Output every record below exactly as it appears.

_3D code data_
------------------------------------------------

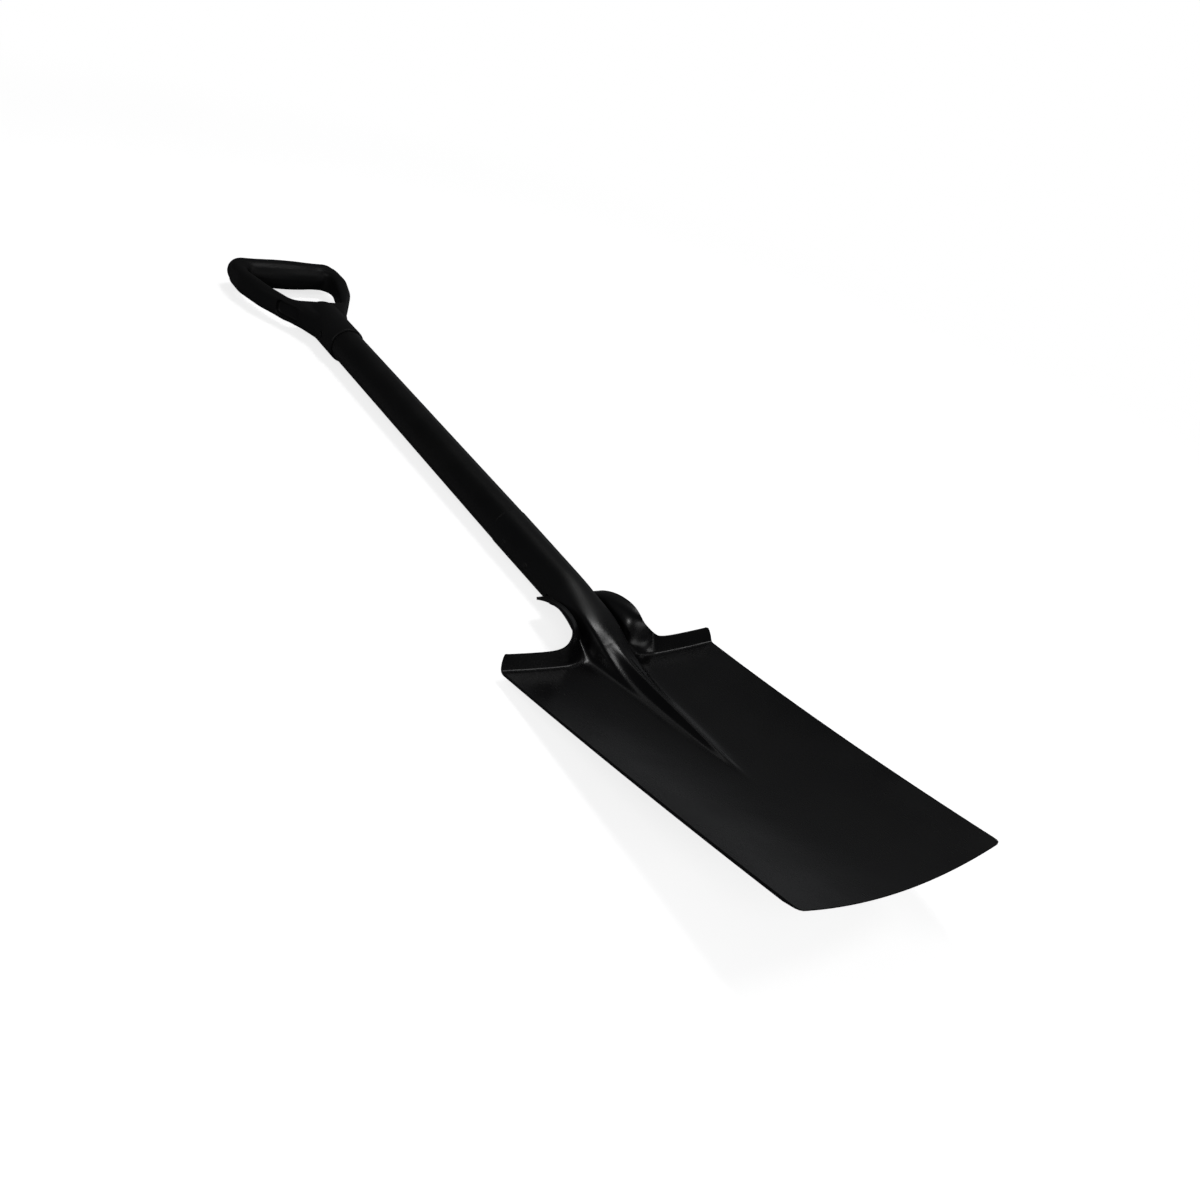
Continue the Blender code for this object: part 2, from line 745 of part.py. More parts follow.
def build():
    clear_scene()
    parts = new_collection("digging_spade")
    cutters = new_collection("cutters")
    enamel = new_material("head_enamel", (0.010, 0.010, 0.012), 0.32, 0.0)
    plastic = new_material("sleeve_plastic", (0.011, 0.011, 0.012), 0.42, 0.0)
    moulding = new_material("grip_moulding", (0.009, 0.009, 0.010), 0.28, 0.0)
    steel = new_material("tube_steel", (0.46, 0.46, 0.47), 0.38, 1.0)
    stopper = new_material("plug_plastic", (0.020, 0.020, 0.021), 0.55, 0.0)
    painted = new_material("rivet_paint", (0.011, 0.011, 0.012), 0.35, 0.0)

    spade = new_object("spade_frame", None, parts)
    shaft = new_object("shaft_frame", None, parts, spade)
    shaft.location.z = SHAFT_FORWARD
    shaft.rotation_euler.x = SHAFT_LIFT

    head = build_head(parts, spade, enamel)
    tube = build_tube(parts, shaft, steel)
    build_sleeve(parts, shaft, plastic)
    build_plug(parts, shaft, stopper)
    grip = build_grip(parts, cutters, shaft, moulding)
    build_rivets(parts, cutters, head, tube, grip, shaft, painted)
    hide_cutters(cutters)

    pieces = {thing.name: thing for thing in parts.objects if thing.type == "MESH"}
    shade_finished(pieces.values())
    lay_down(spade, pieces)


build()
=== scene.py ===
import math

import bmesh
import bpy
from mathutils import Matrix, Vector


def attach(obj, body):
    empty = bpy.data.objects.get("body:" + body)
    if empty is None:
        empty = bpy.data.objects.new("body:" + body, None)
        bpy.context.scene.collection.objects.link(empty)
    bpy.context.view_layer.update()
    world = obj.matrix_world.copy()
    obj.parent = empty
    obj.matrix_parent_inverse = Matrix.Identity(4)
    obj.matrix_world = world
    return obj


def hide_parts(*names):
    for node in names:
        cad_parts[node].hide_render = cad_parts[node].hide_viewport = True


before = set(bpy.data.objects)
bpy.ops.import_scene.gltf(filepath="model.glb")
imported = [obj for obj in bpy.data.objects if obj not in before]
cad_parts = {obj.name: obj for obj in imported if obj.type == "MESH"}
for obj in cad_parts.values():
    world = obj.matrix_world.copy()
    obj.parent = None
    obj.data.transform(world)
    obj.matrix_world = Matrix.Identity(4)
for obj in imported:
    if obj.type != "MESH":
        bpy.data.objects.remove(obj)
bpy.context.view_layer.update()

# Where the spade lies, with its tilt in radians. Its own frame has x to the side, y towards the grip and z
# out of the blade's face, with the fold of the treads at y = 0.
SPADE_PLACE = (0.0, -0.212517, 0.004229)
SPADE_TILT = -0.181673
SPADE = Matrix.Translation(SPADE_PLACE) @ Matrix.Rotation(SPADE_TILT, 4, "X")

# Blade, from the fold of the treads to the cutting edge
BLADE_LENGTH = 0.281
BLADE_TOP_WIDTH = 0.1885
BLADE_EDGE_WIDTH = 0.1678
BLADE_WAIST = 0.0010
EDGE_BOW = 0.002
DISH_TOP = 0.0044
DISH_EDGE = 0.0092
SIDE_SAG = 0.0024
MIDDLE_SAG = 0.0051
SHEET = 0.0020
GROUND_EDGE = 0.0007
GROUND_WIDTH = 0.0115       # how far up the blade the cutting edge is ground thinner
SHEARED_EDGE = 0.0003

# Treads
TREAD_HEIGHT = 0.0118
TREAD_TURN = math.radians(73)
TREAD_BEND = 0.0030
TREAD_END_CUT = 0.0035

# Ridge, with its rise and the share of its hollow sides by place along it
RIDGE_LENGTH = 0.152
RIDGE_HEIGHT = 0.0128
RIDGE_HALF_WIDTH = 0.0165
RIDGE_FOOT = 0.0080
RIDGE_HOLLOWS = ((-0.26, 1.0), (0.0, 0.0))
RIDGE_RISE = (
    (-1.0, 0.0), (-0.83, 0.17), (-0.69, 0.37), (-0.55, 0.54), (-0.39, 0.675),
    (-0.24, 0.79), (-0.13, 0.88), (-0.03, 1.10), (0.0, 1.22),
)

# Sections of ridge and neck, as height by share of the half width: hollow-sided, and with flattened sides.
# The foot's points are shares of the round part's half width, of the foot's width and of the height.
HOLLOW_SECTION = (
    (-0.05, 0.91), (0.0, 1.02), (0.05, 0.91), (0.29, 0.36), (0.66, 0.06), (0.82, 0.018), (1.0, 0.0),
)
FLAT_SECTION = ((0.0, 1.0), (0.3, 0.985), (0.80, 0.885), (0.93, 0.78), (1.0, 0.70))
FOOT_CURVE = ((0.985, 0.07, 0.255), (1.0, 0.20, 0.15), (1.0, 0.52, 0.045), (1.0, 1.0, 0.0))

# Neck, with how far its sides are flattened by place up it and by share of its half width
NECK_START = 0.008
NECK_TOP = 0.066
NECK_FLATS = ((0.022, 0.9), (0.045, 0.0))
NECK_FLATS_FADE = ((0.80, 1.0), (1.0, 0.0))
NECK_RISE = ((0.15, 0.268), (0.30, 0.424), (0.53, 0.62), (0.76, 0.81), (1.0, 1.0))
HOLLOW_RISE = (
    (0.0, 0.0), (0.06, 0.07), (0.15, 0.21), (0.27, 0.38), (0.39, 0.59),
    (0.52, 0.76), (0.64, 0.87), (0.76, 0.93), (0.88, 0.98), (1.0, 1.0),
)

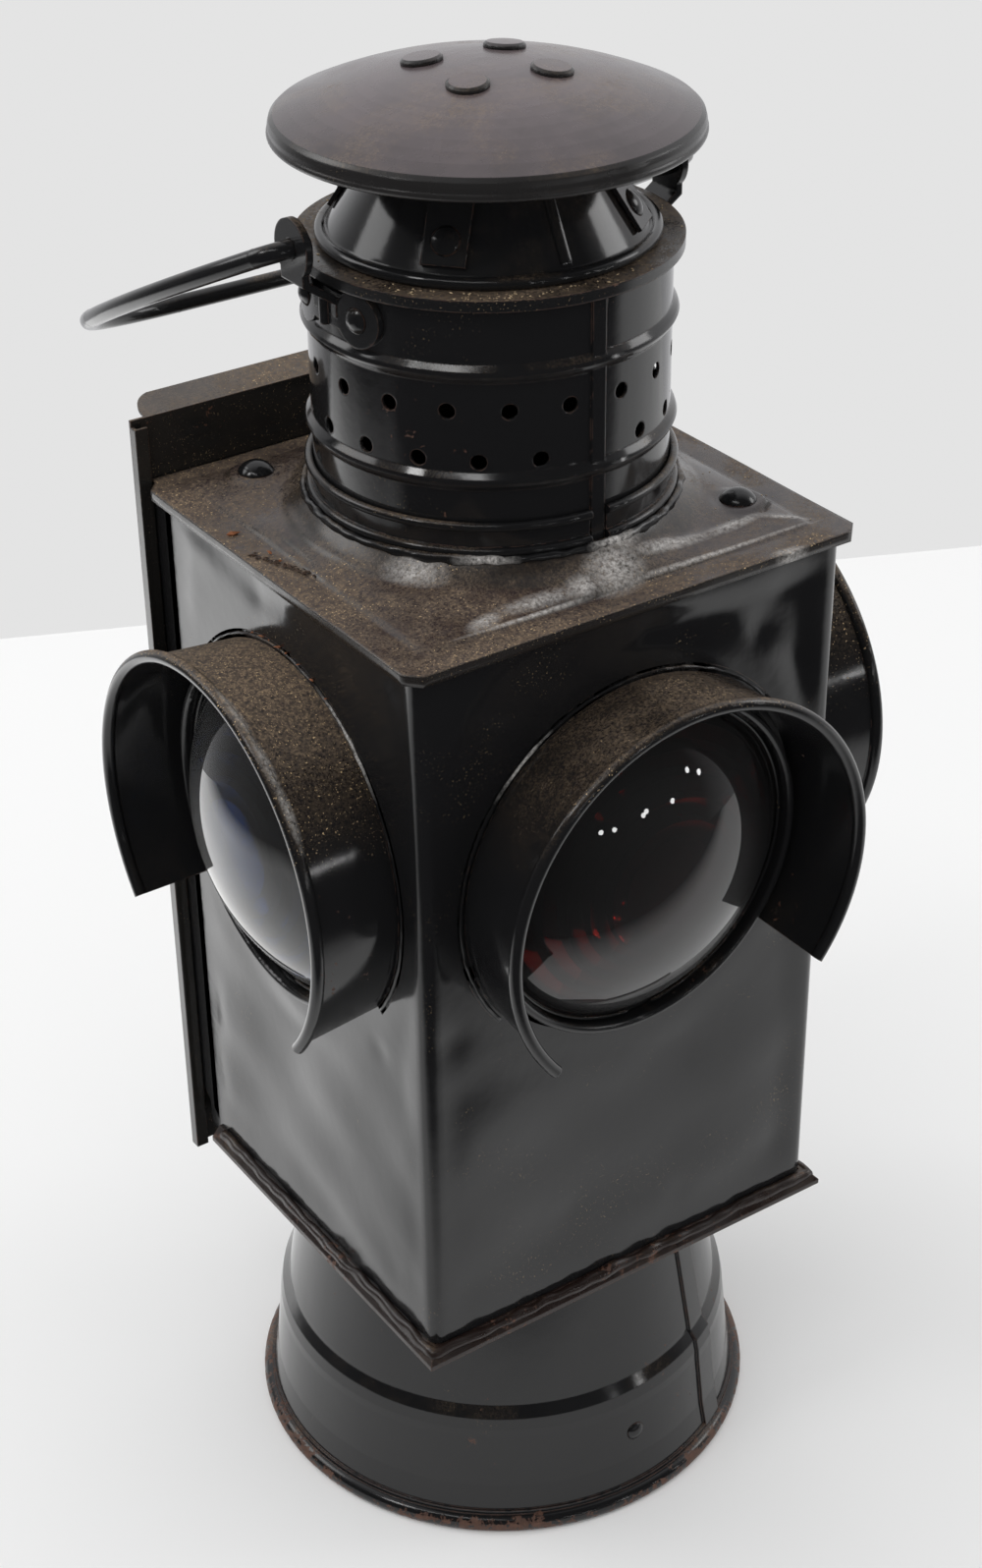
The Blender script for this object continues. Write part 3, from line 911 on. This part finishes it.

------------------------------------------------

_TASK ANSWER_
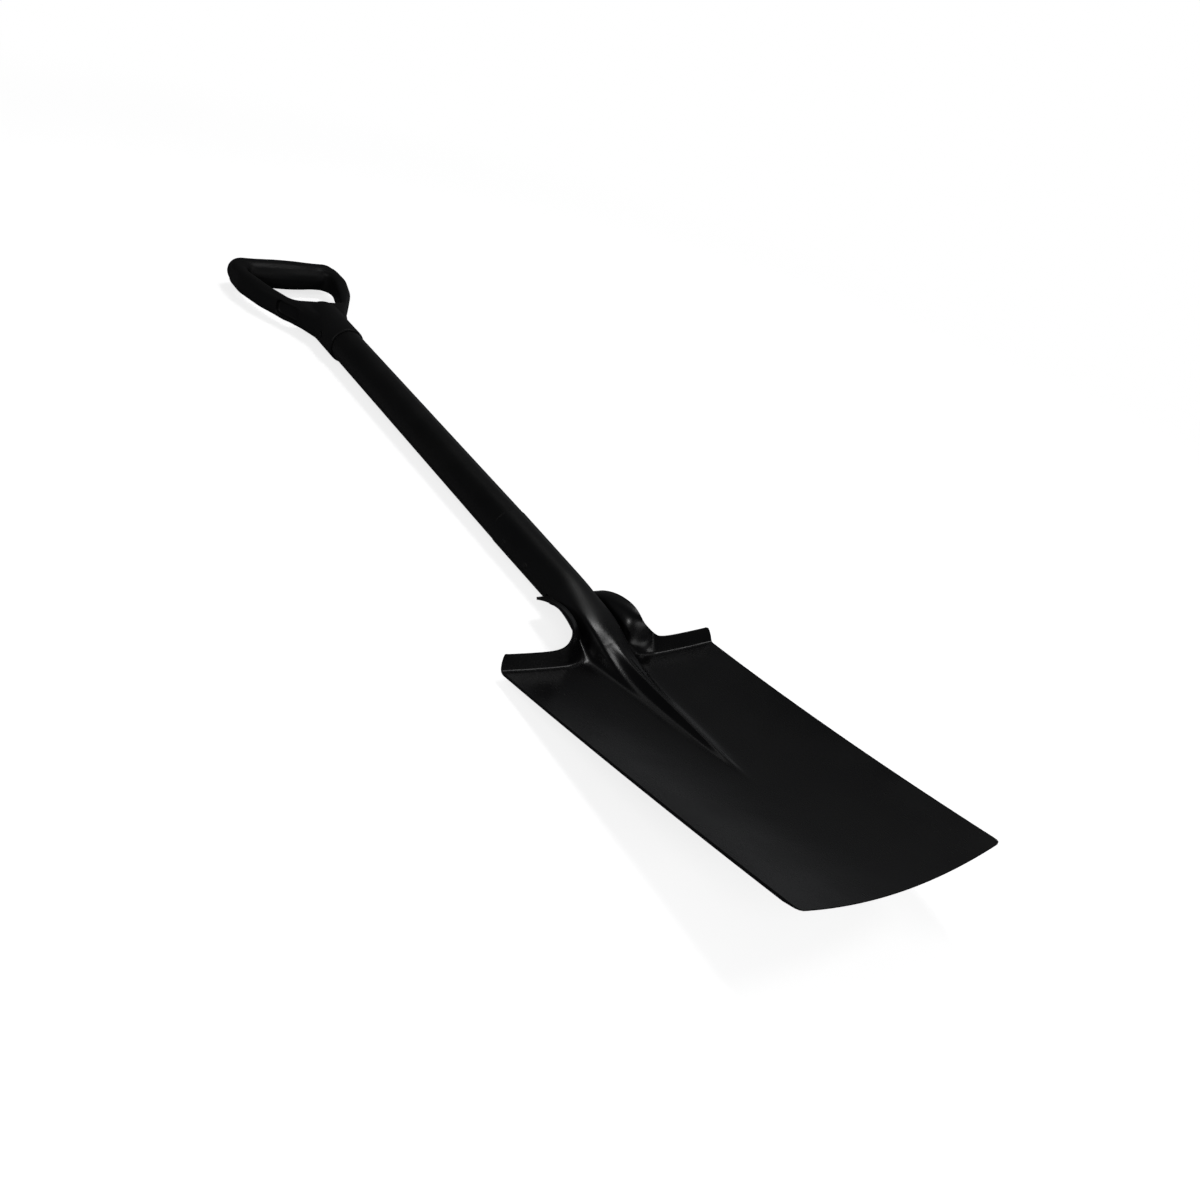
Continue the Blender code for this object: part 2, from line 745 of part.py. More parts follow.
def build():
    clear_scene()
    parts = new_collection("digging_spade")
    cutters = new_collection("cutters")
    enamel = new_material("head_enamel", (0.010, 0.010, 0.012), 0.32, 0.0)
    plastic = new_material("sleeve_plastic", (0.011, 0.011, 0.012), 0.42, 0.0)
    moulding = new_material("grip_moulding", (0.009, 0.009, 0.010), 0.28, 0.0)
    steel = new_material("tube_steel", (0.46, 0.46, 0.47), 0.38, 1.0)
    stopper = new_material("plug_plastic", (0.020, 0.020, 0.021), 0.55, 0.0)
    painted = new_material("rivet_paint", (0.011, 0.011, 0.012), 0.35, 0.0)

    spade = new_object("spade_frame", None, parts)
    shaft = new_object("shaft_frame", None, parts, spade)
    shaft.location.z = SHAFT_FORWARD
    shaft.rotation_euler.x = SHAFT_LIFT

    head = build_head(parts, spade, enamel)
    tube = build_tube(parts, shaft, steel)
    build_sleeve(parts, shaft, plastic)
    build_plug(parts, shaft, stopper)
    grip = build_grip(parts, cutters, shaft, moulding)
    build_rivets(parts, cutters, head, tube, grip, shaft, painted)
    hide_cutters(cutters)

    pieces = {thing.name: thing for thing in parts.objects if thing.type == "MESH"}
    shade_finished(pieces.values())
    lay_down(spade, pieces)


build()
=== scene.py ===
import math

import bmesh
import bpy
from mathutils import Matrix, Vector


def attach(obj, body):
    empty = bpy.data.objects.get("body:" + body)
    if empty is None:
        empty = bpy.data.objects.new("body:" + body, None)
        bpy.context.scene.collection.objects.link(empty)
    bpy.context.view_layer.update()
    world = obj.matrix_world.copy()
    obj.parent = empty
    obj.matrix_parent_inverse = Matrix.Identity(4)
    obj.matrix_world = world
    return obj


def hide_parts(*names):
    for node in names:
        cad_parts[node].hide_render = cad_parts[node].hide_viewport = True


before = set(bpy.data.objects)
bpy.ops.import_scene.gltf(filepath="model.glb")
imported = [obj for obj in bpy.data.objects if obj not in before]
cad_parts = {obj.name: obj for obj in imported if obj.type == "MESH"}
for obj in cad_parts.values():
    world = obj.matrix_world.copy()
    obj.parent = None
    obj.data.transform(world)
    obj.matrix_world = Matrix.Identity(4)
for obj in imported:
    if obj.type != "MESH":
        bpy.data.objects.remove(obj)
bpy.context.view_layer.update()

# Where the spade lies, with its tilt in radians. Its own frame has x to the side, y towards the grip and z
# out of the blade's face, with the fold of the treads at y = 0.
SPADE_PLACE = (0.0, -0.212517, 0.004229)
SPADE_TILT = -0.181673
SPADE = Matrix.Translation(SPADE_PLACE) @ Matrix.Rotation(SPADE_TILT, 4, "X")

# Blade, from the fold of the treads to the cutting edge
BLADE_LENGTH = 0.281
BLADE_TOP_WIDTH = 0.1885
BLADE_EDGE_WIDTH = 0.1678
BLADE_WAIST = 0.0010
EDGE_BOW = 0.002
DISH_TOP = 0.0044
DISH_EDGE = 0.0092
SIDE_SAG = 0.0024
MIDDLE_SAG = 0.0051
SHEET = 0.0020
GROUND_EDGE = 0.0007
GROUND_WIDTH = 0.0115       # how far up the blade the cutting edge is ground thinner
SHEARED_EDGE = 0.0003

# Treads
TREAD_HEIGHT = 0.0118
TREAD_TURN = math.radians(73)
TREAD_BEND = 0.0030
TREAD_END_CUT = 0.0035

# Ridge, with its rise and the share of its hollow sides by place along it
RIDGE_LENGTH = 0.152
RIDGE_HEIGHT = 0.0128
RIDGE_HALF_WIDTH = 0.0165
RIDGE_FOOT = 0.0080
RIDGE_HOLLOWS = ((-0.26, 1.0), (0.0, 0.0))
RIDGE_RISE = (
    (-1.0, 0.0), (-0.83, 0.17), (-0.69, 0.37), (-0.55, 0.54), (-0.39, 0.675),
    (-0.24, 0.79), (-0.13, 0.88), (-0.03, 1.10), (0.0, 1.22),
)

# Sections of ridge and neck, as height by share of the half width: hollow-sided, and with flattened sides.
# The foot's points are shares of the round part's half width, of the foot's width and of the height.
HOLLOW_SECTION = (
    (-0.05, 0.91), (0.0, 1.02), (0.05, 0.91), (0.29, 0.36), (0.66, 0.06), (0.82, 0.018), (1.0, 0.0),
)
FLAT_SECTION = ((0.0, 1.0), (0.3, 0.985), (0.80, 0.885), (0.93, 0.78), (1.0, 0.70))
FOOT_CURVE = ((0.985, 0.07, 0.255), (1.0, 0.20, 0.15), (1.0, 0.52, 0.045), (1.0, 1.0, 0.0))

# Neck, with how far its sides are flattened by place up it and by share of its half width
NECK_START = 0.008
NECK_TOP = 0.066
NECK_FLATS = ((0.022, 0.9), (0.045, 0.0))
NECK_FLATS_FADE = ((0.80, 1.0), (1.0, 0.0))
NECK_RISE = ((0.15, 0.268), (0.30, 0.424), (0.53, 0.62), (0.76, 0.81), (1.0, 1.0))
HOLLOW_RISE = (
    (0.0, 0.0), (0.06, 0.07), (0.15, 0.21), (0.27, 0.38), (0.39, 0.59),
    (0.52, 0.76), (0.64, 0.87), (0.76, 0.93), (0.88, 0.98), (1.0, 1.0),
)

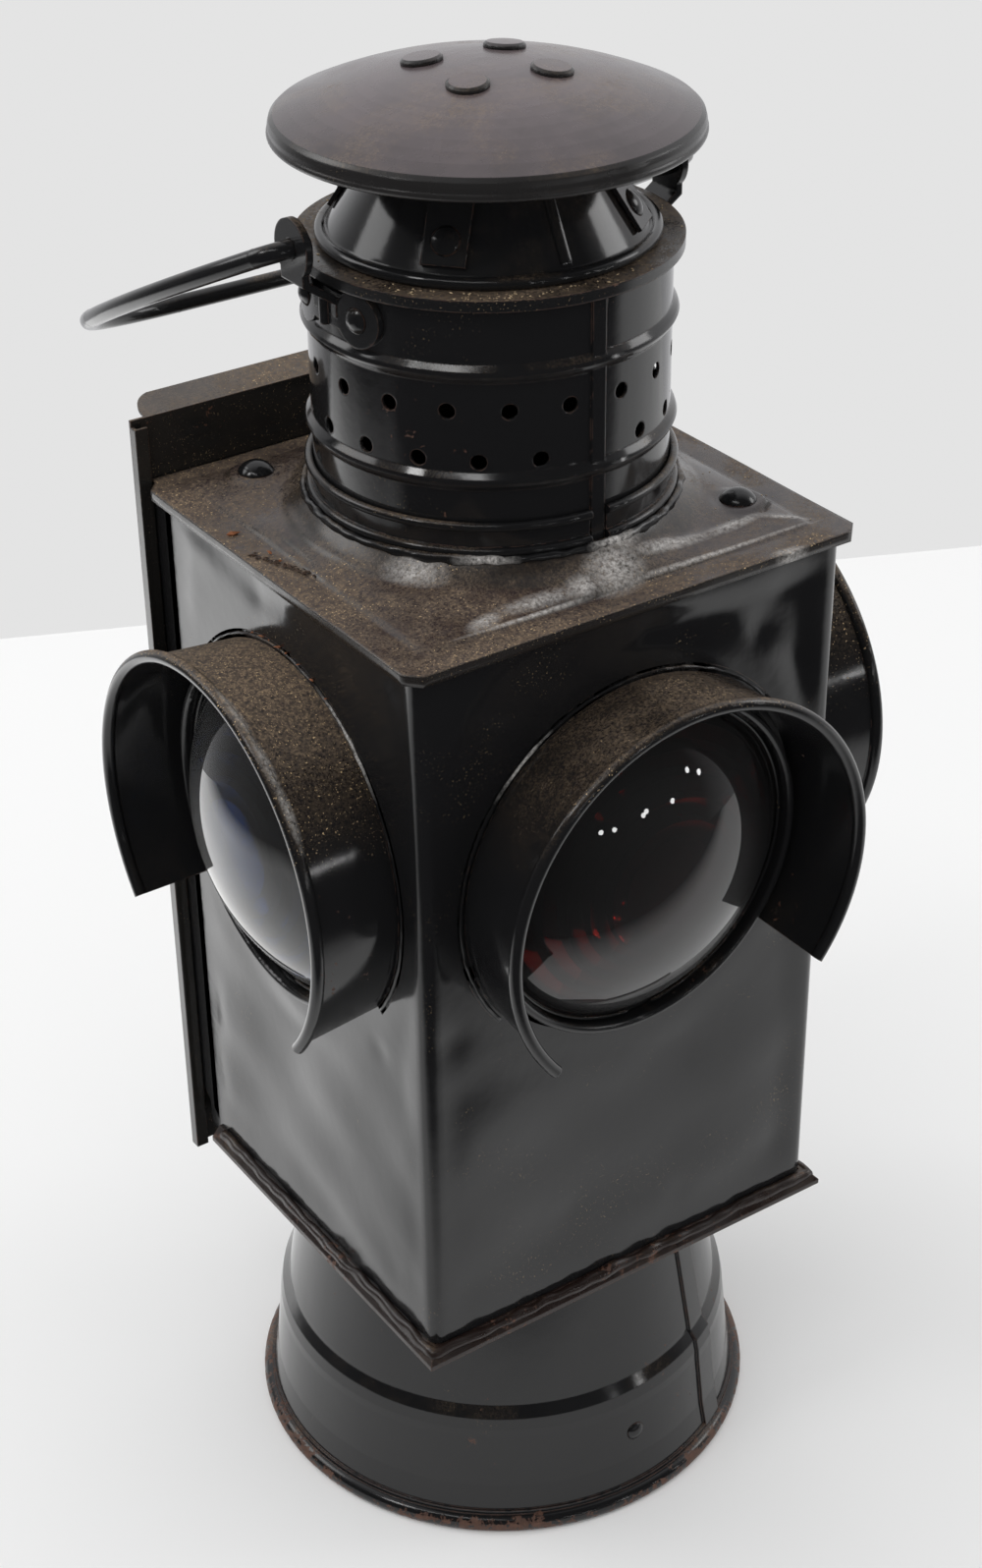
The Blender script for this object continues. Write part 3, from line 911 on. This part finishes it.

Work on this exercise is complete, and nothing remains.